Stereotype three: musicians got each other’s back. Particularly in Austin, known as the Live Music Capital of the World, there’s an assumed way of life, supposedly that musicians support each other. “There’s a really weird thing happening in the scene I’ve noticed, where musicians aren’t really as supportive of each other as most people believe the Austin scene is,” says García. “You go to shows, but you don’t really listen to the bands. You go because your friends are there, just to drink or because it’s an excuse to get out of the house. And we’re prime examples of it.” They try, they plan to go, but nine times out of 10 they don’t because they stay home writing songs or playing D&D.
Western Ghost House is playing a show at Frank, a small, dark club on 4th Street. It’s Romero’s birthday, and through a gentle buzz they still play a good show. Pantajo’s voice is extremely different— a moody, ghostly tone mixed with piercing screams that seems to contradict the musician himself. They play songs from Kaleidoscope Tower, including some of my personal favorites, “You Don’t Scare Me” and “Branded.” They finish their set and assemble outside to talk and smoke. Because Austin is a mad sea of musicians, the scene is tough. Success is never guaranteed, especially with so much competition. “Are people gonna be there?” questions García. “How do we get the people that are important enough to go to the show to get their friends to go to the show? Because we really wanna pack the room. And we might get one or two people to really listen.”

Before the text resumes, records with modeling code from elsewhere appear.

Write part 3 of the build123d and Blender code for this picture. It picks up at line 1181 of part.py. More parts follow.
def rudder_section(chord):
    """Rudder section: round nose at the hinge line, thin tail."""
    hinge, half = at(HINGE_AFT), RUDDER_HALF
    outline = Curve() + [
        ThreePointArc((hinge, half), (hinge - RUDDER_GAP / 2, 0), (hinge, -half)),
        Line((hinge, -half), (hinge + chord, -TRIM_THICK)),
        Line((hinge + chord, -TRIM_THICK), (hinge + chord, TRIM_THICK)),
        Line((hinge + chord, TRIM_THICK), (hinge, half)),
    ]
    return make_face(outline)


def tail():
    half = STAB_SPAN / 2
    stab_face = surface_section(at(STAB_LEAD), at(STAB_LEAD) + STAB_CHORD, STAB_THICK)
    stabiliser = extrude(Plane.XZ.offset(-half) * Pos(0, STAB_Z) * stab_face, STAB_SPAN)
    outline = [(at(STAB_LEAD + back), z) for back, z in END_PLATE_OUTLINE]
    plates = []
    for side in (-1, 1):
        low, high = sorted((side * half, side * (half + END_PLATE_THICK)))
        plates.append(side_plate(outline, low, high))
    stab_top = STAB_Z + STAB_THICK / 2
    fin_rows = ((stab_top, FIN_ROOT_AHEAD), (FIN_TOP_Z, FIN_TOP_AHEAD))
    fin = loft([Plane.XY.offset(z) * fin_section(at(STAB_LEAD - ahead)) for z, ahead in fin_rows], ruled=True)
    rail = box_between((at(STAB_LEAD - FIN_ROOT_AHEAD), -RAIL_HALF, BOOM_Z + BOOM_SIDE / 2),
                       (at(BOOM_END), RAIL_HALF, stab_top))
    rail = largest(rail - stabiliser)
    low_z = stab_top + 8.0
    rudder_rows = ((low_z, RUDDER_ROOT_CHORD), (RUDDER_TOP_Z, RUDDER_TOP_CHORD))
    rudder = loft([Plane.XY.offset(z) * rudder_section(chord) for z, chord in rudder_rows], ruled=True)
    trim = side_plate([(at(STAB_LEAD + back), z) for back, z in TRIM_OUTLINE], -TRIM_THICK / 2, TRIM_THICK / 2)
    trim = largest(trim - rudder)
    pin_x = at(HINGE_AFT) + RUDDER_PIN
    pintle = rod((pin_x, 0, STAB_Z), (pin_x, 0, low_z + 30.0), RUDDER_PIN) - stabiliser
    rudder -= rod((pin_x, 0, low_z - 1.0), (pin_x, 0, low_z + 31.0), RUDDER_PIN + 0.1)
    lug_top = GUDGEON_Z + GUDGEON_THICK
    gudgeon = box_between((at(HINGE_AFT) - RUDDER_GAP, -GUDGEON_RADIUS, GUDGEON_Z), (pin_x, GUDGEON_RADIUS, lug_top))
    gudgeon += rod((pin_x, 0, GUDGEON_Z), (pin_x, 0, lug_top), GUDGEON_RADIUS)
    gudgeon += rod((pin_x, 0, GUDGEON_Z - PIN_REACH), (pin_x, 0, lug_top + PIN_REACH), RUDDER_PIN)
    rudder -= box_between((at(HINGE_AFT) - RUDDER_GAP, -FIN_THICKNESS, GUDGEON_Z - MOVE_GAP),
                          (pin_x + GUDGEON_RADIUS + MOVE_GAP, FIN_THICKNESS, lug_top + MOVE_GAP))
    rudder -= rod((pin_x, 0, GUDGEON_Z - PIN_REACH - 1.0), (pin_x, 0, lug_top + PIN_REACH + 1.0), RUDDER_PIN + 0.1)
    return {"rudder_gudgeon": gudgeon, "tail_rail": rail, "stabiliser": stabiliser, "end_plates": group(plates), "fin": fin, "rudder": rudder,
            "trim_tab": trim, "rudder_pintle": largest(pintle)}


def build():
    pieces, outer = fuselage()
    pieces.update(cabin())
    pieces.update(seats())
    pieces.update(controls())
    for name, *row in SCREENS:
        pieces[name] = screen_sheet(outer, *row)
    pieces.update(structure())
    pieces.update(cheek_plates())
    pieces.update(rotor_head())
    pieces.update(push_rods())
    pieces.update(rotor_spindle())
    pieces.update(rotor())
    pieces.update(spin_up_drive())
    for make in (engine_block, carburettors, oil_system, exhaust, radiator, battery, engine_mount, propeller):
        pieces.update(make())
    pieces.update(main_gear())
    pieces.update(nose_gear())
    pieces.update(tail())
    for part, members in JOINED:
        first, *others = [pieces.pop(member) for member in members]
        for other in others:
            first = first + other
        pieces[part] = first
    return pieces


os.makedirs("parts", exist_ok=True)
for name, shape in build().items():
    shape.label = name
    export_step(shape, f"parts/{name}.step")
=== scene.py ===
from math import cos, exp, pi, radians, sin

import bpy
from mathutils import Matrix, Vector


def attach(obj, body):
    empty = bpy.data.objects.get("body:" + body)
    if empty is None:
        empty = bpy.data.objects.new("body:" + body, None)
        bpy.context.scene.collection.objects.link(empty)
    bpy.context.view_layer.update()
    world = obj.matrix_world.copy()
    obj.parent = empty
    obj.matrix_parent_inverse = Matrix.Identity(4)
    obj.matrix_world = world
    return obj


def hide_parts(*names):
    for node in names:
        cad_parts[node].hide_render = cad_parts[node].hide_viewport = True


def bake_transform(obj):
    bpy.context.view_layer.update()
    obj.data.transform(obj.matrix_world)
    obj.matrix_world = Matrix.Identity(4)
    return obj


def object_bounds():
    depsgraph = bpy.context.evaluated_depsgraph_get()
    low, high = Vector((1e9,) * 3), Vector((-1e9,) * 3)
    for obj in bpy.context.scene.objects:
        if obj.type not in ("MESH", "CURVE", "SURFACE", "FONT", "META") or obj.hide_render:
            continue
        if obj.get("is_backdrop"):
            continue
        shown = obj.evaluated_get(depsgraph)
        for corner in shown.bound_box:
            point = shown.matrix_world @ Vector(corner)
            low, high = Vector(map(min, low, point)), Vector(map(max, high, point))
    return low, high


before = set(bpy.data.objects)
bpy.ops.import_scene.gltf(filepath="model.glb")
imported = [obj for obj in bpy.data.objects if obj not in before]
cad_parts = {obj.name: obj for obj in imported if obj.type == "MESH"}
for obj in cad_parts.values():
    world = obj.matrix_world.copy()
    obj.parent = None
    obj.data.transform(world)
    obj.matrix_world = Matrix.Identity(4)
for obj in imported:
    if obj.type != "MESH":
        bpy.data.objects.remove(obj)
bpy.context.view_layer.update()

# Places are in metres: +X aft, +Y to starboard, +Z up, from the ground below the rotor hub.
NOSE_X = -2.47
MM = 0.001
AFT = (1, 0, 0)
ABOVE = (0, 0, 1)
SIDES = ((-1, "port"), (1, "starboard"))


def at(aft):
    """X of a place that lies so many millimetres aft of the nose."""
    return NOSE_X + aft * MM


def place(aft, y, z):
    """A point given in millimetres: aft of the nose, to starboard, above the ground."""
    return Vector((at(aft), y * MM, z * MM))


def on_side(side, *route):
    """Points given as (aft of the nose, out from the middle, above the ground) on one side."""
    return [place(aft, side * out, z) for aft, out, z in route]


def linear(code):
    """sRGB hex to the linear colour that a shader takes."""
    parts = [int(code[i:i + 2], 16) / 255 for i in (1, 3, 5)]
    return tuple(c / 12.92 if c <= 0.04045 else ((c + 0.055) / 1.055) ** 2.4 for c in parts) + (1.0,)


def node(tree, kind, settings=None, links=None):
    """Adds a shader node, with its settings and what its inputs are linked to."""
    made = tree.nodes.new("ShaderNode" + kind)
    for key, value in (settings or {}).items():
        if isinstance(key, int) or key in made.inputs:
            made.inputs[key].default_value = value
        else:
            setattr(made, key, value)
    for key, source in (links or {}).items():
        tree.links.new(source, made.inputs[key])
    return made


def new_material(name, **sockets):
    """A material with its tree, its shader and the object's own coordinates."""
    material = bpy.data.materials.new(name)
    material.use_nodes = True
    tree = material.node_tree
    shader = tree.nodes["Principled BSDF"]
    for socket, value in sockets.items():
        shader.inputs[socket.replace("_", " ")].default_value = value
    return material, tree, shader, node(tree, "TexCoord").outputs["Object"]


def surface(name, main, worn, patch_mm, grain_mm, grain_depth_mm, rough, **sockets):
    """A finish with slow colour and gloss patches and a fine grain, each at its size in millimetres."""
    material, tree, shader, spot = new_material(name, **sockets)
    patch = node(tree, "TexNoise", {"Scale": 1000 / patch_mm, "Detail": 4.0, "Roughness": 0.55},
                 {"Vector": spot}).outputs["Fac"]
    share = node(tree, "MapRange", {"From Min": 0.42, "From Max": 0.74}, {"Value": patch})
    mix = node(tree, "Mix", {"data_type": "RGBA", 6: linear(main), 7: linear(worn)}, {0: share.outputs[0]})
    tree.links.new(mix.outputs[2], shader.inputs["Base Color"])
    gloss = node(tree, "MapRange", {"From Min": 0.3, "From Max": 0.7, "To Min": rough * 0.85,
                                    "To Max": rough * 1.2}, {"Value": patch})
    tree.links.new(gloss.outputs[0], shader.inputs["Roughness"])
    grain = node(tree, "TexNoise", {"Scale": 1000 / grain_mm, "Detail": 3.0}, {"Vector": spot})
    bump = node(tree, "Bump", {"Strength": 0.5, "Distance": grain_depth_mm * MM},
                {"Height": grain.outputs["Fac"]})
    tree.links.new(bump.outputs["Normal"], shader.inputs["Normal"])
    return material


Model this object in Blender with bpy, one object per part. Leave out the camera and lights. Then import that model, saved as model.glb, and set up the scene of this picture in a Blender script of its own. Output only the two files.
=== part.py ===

The boys of Western Ghost House want to move further, they want to get bigger. They want to play with the likes of Cartright and The Eastern Sea. If they could choose anyone dead or alive to play with, Romero dreams of Lennon while Carrillo chooses The Flower Travellin’ Band. They mix their different tastes and talents to achieve something they’re all happy with, to embellish each song with a personal touch. “We’re very open to change, it’s all about equal sharing,” says Romero. “We’ve all learned to never get attached, and we constantly rewrite things that complement the song.”
Although Western Ghost House rejects the previously mentioned stereotypes, they do support each other. “I think band dynamics go beyond friendship,” says García, before swiftly mentioning Pantoja once tried to push him off a balcony. But that’s another story.